Unfolding developments with the ongoing hearing of the draft 2012/13 national budget at the Liberian Legislature which is being characterized by misplacement of allotments and lack of capacity by some ministries to defend their appropriations, among other lapses leave much to be desired. The obtaining lapses that characterized the national spending document create the need to critically analyze the ongoing process and raise some fundamental questions for our policymakers.

For instance, even before the current hearing process began, the President Pro-Tempore of the Liberian Senate had gone on record as describing the draft national budget as “bundles of papers with high figures, lacking explanations.” The Senate had accordingly threatened to delay the hearing process until the Finance Ministry could produce performance reports of the previous (2011/12) national budget.

It took no lesser personality than the Minister of Finance Amara Konneh, who visited the Capitol Building and held lunch with the lawmakers to soften the ground, which subsequently led to the commencement of the budget hearing process.

However, the apparent dismal performance in the hearing process came to the fore early last week when the Minister of Education Madam Etmonia Tarpeh, whose ministry has been allotted US$66m, could not detail to the lawmakers how she intends to expend the proposed allotment. The Joint Committee on Ways, Means and Finance through the intervention of Grand Bassa County Senator John Whitfield was constrained to suspend the budgetary hearing for the Education Ministry until the minister could get her acts together to defend the ministry’s allotments.

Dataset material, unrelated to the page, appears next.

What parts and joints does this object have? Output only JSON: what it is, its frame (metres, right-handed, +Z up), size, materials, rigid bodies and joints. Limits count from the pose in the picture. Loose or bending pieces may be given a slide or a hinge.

Next the committee discovered US$1m in the budgetary allotment for the Ministry of Internal Affairs, which Finance Minister Konneh has publicly acknowledged was misplaced because the money in question is actually intended for the National Investment Commission; not the Internal Affairs Ministry. We do not know how many other wrongly allotted appropriations may pass the lawmakers’ scrutiny without being detected! Only God knows. Worse still, the Deputy Minister of Health and Social Welfare Dr. Bernice Dahn was asked out of the hearing.  

For God sake, where dose all of these lapses or inadequacies lead us with respect to preparing the proposed national budget before it reaches the Capitol Building. Could it be that the various ministries did not have input in the budget preparation process or maybe some figures might have been deliberately inserted just in case, if the lawmakers do not detect and eventually enact the budget into law, they can become free money?

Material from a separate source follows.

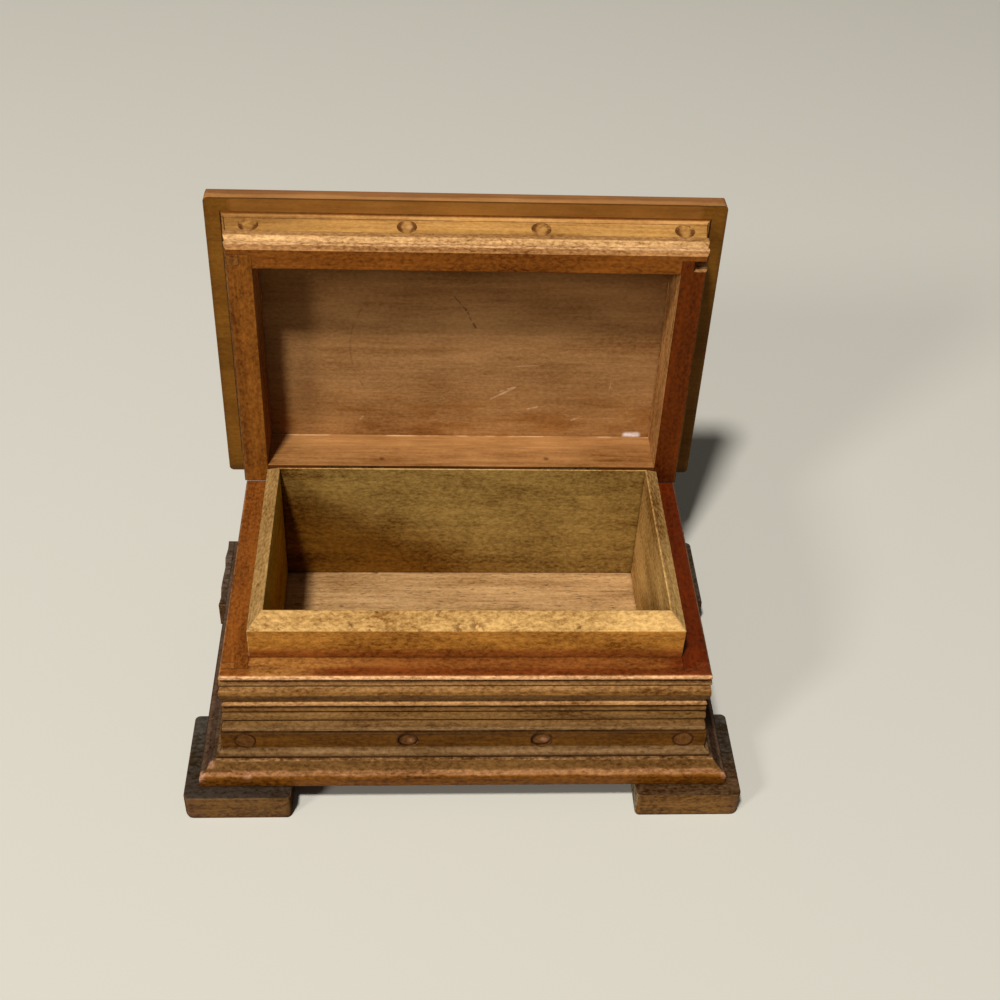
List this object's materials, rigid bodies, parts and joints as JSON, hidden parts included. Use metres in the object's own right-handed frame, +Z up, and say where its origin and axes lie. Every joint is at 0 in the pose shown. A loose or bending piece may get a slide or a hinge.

It is disgusting and totally embarrassing that our public officials just sit in the corner and allot high figures to their respective ministries and agencies with no clear programs to affect the lives of our people. For instance, since the William V.S. Tubman, D. Twe Memorial and G.W. Gibson high schools were constructed in the 60s, no new public high schools have been constructed in central Monrovia despite increase in the population yet the ministry opts for budgetary increment each year.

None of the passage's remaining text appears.